:: Items

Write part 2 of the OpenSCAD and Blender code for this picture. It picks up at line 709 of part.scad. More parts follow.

::::
:: Items

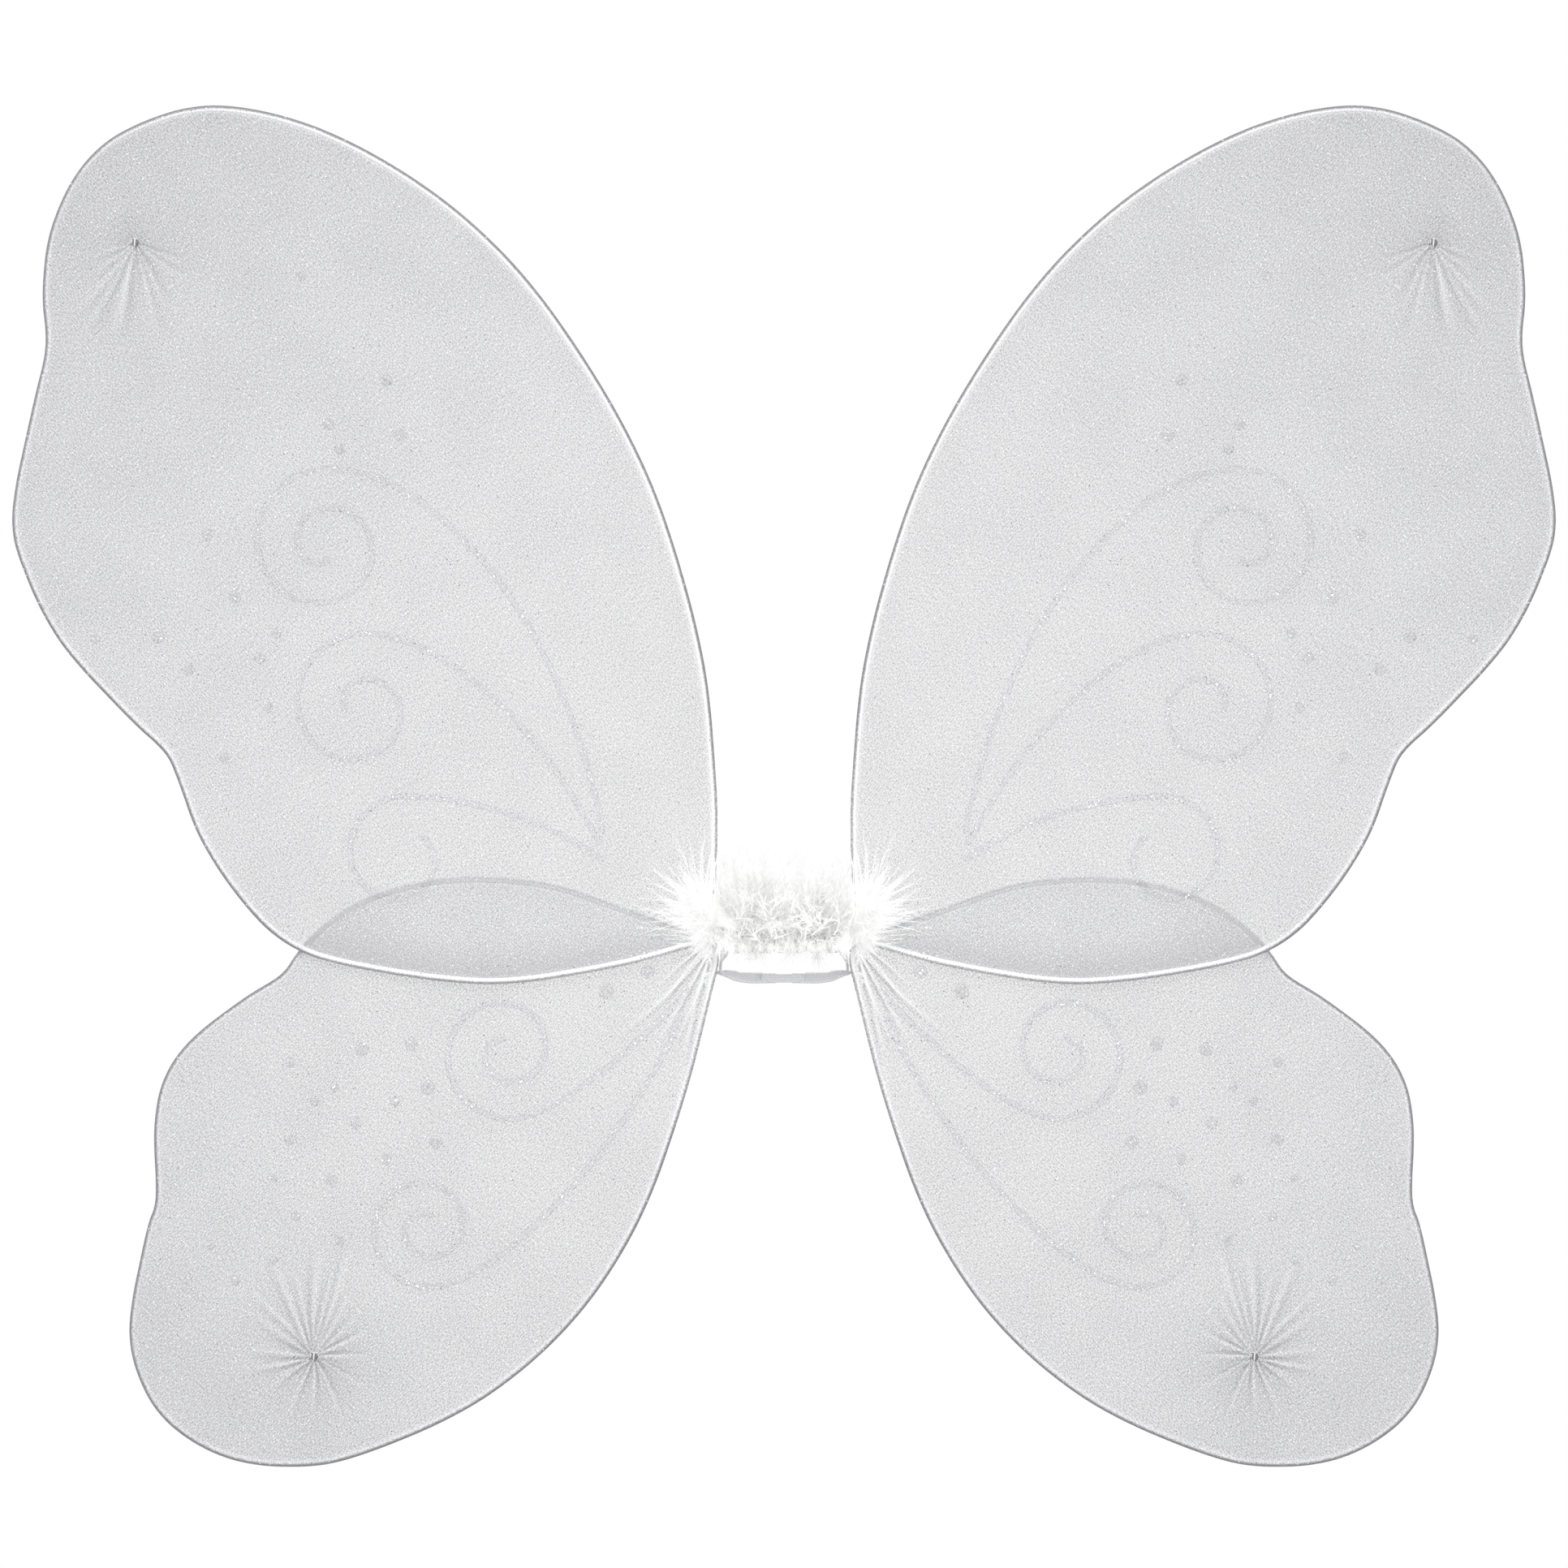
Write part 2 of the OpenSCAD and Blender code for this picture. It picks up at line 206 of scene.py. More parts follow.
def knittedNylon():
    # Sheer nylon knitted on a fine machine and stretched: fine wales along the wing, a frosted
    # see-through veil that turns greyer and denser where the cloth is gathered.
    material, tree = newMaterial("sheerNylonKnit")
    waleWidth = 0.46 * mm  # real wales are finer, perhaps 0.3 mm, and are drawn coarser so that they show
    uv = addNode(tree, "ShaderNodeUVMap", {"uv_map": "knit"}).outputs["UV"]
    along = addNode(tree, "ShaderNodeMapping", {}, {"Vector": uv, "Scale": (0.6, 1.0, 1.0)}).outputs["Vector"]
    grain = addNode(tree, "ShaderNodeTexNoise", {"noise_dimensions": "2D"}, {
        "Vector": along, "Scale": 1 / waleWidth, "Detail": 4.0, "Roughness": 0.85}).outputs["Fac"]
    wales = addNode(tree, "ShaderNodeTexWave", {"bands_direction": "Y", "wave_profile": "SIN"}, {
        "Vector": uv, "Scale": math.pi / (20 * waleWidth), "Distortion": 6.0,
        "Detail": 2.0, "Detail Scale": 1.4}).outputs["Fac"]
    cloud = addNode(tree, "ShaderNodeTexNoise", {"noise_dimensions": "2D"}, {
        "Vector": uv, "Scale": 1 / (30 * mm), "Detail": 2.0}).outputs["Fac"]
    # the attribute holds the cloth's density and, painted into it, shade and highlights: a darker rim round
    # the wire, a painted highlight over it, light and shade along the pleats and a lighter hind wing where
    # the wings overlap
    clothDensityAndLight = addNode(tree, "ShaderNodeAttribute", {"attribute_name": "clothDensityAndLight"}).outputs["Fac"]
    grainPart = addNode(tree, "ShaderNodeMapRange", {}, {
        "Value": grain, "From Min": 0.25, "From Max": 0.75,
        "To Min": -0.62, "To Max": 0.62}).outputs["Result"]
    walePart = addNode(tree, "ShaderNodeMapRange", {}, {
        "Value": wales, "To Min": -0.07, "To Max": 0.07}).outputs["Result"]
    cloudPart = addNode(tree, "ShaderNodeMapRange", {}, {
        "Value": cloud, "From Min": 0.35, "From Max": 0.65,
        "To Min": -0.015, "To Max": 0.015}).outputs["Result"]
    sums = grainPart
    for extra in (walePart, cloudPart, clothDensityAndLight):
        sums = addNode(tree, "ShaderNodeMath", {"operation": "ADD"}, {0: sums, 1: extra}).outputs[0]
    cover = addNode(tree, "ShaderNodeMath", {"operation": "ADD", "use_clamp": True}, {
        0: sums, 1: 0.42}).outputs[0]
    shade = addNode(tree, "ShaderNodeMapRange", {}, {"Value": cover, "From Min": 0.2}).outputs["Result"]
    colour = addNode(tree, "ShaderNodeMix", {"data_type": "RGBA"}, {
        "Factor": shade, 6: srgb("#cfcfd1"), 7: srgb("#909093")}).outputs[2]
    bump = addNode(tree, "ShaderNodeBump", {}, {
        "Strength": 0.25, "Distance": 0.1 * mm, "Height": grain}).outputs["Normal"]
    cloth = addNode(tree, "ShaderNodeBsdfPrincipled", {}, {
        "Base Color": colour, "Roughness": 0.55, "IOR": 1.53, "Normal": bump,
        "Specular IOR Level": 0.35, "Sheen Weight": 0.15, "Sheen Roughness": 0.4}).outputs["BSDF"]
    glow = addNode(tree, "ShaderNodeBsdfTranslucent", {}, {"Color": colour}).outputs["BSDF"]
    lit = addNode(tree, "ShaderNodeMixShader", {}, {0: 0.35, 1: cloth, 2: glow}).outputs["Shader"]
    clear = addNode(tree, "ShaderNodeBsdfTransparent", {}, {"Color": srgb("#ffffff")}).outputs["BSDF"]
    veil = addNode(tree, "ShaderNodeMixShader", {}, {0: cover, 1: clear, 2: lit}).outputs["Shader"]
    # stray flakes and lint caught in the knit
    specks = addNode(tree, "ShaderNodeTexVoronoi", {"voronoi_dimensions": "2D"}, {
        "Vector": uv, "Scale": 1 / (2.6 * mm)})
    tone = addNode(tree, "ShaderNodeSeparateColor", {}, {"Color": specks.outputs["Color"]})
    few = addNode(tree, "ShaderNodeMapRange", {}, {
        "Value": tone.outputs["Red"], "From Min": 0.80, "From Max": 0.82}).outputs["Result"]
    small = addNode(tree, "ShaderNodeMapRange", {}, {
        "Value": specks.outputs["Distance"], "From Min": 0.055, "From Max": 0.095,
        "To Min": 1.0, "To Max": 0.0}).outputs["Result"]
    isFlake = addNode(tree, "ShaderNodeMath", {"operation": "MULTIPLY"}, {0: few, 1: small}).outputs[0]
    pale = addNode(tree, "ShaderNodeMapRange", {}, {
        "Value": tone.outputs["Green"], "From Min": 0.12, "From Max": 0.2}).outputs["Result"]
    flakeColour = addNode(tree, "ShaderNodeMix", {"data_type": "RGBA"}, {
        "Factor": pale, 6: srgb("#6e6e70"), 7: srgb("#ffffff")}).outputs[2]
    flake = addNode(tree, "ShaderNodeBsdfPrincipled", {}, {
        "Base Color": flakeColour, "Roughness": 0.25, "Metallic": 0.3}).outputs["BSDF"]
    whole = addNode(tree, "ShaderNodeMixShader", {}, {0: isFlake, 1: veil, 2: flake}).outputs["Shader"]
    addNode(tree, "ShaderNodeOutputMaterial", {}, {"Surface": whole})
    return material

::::

Provide the number of lines in the data above that contain the string "More", and nothing else.

Task solution » 2